═════ Supplied material ═════

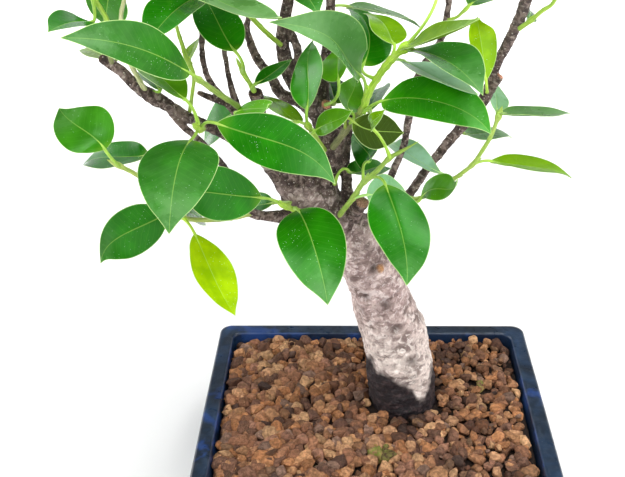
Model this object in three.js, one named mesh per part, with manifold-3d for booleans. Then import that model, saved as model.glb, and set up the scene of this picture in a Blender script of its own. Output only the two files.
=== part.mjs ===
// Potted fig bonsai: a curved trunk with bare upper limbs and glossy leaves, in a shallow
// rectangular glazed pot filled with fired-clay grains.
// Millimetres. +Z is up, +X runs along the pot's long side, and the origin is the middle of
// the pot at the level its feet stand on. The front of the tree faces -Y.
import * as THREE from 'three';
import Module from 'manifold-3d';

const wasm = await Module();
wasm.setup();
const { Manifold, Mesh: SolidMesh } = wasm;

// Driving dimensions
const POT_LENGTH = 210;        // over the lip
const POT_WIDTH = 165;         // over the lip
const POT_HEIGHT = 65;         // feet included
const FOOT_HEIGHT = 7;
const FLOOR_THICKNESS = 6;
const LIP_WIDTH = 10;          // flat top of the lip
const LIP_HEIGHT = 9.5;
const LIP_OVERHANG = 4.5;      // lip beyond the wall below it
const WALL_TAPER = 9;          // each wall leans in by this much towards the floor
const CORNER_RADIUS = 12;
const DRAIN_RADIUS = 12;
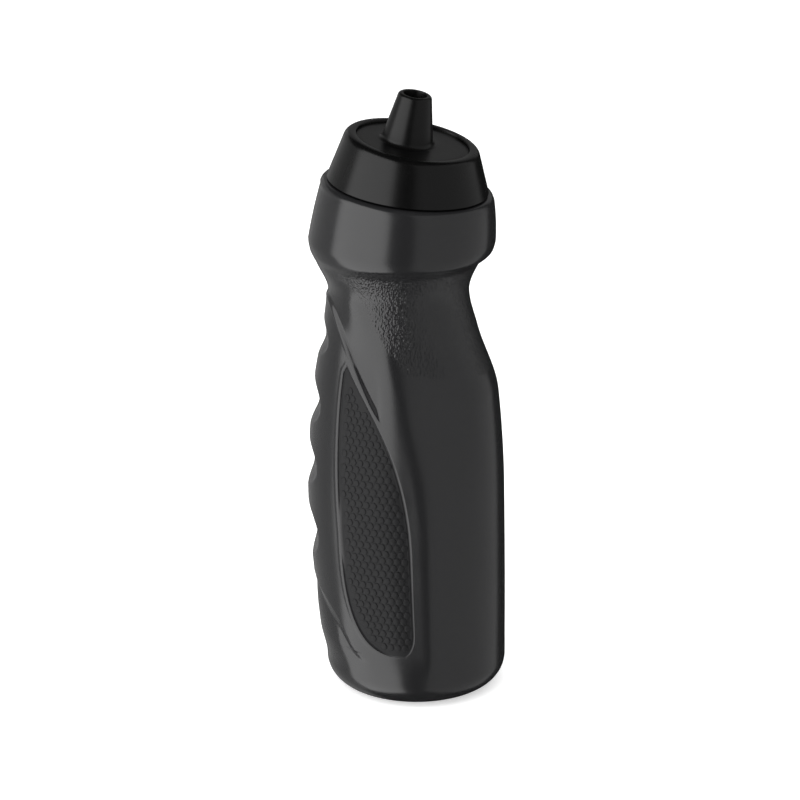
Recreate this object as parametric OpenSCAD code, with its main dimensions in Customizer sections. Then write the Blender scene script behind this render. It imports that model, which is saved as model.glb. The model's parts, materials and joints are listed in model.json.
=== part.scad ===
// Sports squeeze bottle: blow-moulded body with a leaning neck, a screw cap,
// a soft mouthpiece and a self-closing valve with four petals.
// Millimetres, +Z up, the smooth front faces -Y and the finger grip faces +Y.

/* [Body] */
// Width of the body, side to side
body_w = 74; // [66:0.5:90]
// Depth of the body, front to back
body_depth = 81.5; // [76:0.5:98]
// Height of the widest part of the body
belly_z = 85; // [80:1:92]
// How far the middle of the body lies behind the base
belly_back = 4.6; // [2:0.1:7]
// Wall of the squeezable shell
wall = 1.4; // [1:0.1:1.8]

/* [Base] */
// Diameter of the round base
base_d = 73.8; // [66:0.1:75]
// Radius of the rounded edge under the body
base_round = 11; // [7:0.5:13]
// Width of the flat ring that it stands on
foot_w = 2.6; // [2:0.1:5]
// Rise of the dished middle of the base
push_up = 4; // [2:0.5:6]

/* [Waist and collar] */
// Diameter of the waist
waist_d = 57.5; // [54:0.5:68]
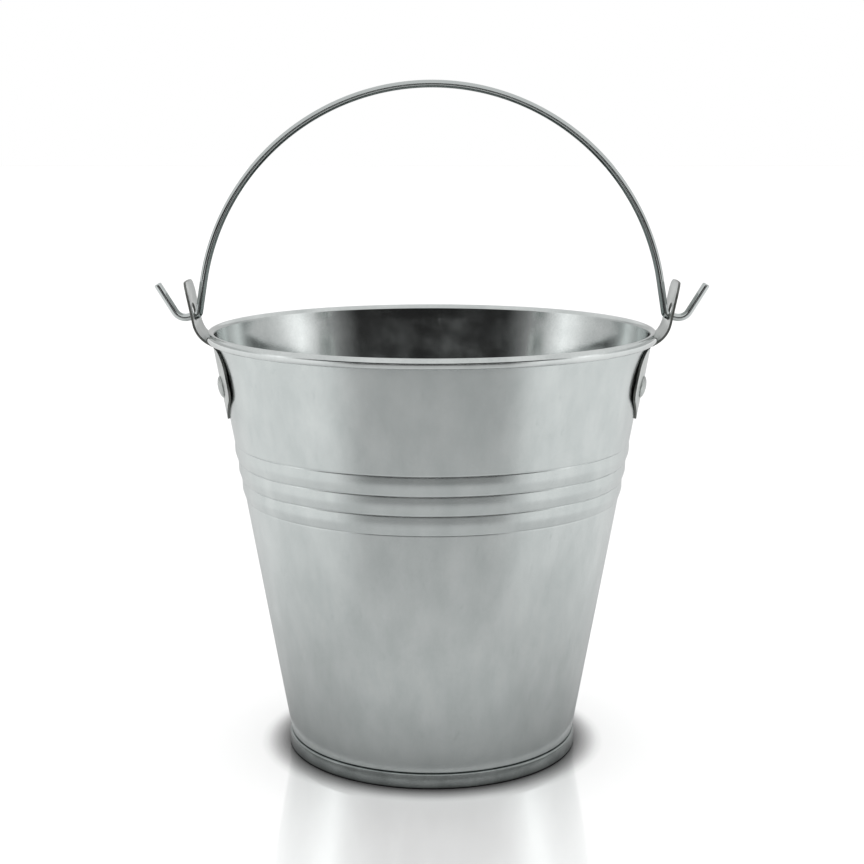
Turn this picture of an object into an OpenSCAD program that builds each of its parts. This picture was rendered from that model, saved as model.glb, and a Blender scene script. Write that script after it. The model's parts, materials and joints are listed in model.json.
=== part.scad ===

═════

■ Exercise details: Your task is to transcribe only the lines from the line containing "Recreate this object" through the line containing "grip faces +Y.", word for word.

■ Full answer:
Recreate this object as parametric OpenSCAD code, with its main dimensions in Customizer sections. Then write the Blender scene script behind this render. It imports that model, which is saved as model.glb. The model's parts, materials and joints are listed in model.json.
=== part.scad ===
// Sports squeeze bottle: blow-moulded body with a leaning neck, a screw cap,
// a soft mouthpiece and a self-closing valve with four petals.
// Millimetres, +Z up, the smooth front faces -Y and the finger grip faces +Y.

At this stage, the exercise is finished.